**Data excerpt:**
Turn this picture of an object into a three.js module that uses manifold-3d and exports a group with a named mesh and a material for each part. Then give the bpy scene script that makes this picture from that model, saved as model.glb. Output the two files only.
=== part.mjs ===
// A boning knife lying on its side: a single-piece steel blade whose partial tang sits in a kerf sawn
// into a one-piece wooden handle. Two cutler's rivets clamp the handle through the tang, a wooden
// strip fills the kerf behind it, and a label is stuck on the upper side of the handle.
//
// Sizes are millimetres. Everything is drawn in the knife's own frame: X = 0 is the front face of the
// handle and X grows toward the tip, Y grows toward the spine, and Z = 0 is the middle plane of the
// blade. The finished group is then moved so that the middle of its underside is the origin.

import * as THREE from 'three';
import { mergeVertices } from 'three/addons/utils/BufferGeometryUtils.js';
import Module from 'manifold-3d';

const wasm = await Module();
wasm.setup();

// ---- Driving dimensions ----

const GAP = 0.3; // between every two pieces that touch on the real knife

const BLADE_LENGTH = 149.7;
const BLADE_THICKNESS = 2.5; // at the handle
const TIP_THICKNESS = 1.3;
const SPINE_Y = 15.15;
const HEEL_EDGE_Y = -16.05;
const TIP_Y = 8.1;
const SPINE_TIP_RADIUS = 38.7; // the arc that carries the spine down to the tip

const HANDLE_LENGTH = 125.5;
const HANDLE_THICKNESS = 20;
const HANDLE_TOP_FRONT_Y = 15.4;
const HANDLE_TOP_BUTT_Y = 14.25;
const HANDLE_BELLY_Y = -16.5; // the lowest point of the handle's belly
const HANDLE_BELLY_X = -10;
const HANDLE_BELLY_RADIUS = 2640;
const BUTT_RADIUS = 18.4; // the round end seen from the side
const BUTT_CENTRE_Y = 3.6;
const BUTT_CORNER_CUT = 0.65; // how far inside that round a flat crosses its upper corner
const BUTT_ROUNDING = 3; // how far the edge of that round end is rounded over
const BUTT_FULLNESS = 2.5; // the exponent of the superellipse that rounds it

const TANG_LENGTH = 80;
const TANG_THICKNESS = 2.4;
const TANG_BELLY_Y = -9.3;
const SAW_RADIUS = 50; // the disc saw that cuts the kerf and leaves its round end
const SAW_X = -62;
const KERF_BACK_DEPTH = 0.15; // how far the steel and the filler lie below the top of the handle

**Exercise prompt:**
Count the lines in which the string "manifold" appears, then report only that figure.

**Result for this exercise:**
2